If you are hunting for news on Schmidt and Jenko, you need to know how to spot the fakes. The "Jump Street 22 trailer" industry on YouTube is lucrative for creators, but it’s mostly noise.

  1. Check the Studio Channel: If the trailer isn't on the official Sony Pictures Entertainment YouTube channel, it’s 100% fake.
  2. Look at the Editing: Concept trailers rely on fast cuts and loud music to hide the fact that the two lead actors are never in the same frame together in "new" footage.
  3. The Haircut Test: Jonah Hill’s hair and weight have changed significantly over the last decade. If he looks exactly like he did in Moneyball or The Wolf of Wall Street, the footage is old.

The Actual Future of the Franchise

Is it ever going to happen? Honestly, never say never. We live in the era of the "legacy sequel." If Bad Boys can come back after a decade and dominate the box office, there is a path for Jump Street.

The most likely scenario isn't a "Jump Street 22" but rather a "Jump Street: The Reunion" type project or a "30 Jump Street" where they play the captains instead of the rookies. But for now, any Jump Street 22 trailer you see is purely the product of a fan’s imagination and some clever Premiere Pro editing.

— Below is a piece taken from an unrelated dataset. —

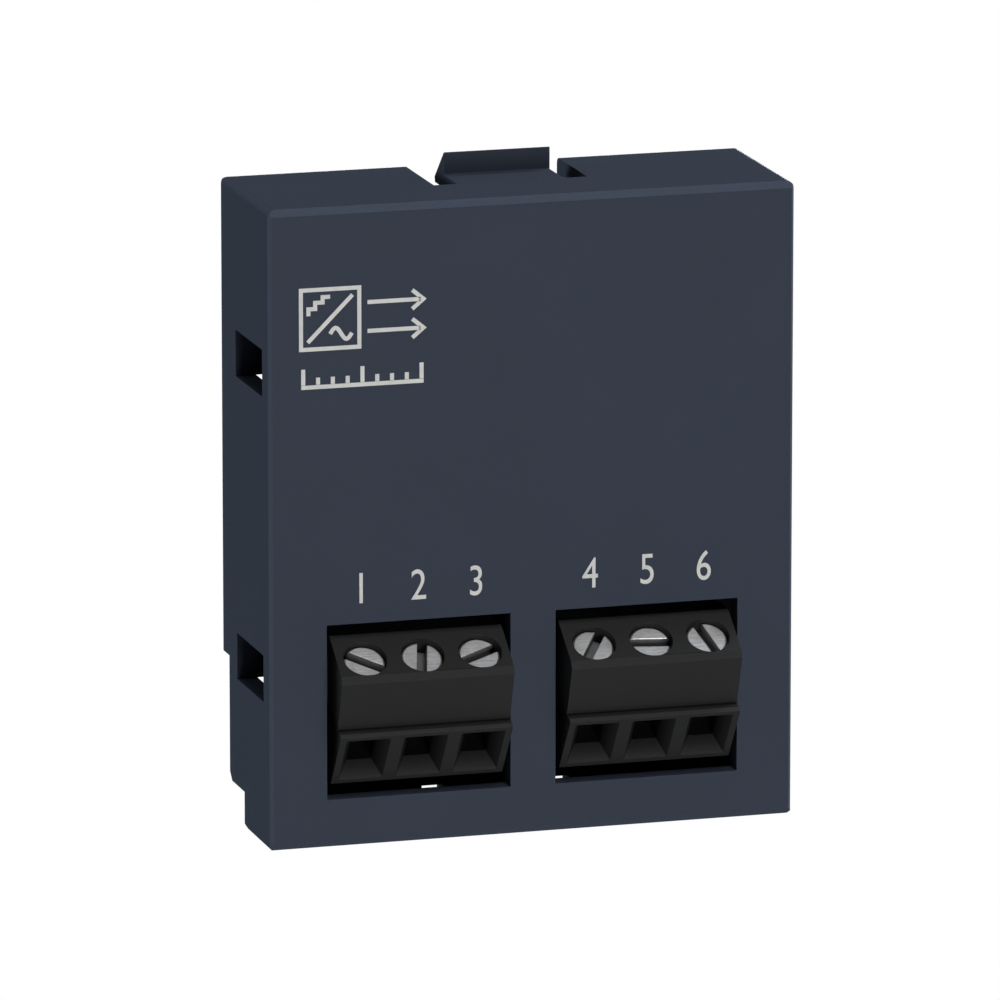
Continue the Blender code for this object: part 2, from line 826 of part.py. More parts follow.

The directors, Lord and Miller, are currently some of the busiest people in Hollywood, running the Spider-Verse franchise and various other projects. Without them, it’s unlikely the movie would have the same "special sauce" that made the first two so iconic.

Actionable Steps for Fans

  • Follow Phil Lord and Christopher Miller on social media: They are the primary architects. If a real movie happens, they’ll be the first to hint at it.
  • Watch the "22 Jump Street" End Credits again: If you want that hit of nostalgia, those three minutes are better than any fan-made trailer.
  • Ignore "Leaked" Trailers on TikTok: These are almost exclusively AI-generated or "deepfake" clips designed to farm engagement.
  • Look for Official "Trade" News: Keep an eye on The Hollywood Reporter, Variety, or Deadline. If a movie is actually being made, it will be reported there months before a trailer ever drops.

The Jump Street 22 trailer might be a myth, but the impact of the series remains. It proved that you could make a smart, funny, and incredibly successful movie out of a property that nobody asked for. Until an official announcement drops, treat every "leak" with a massive grain of salt and enjoy the two classics we already have.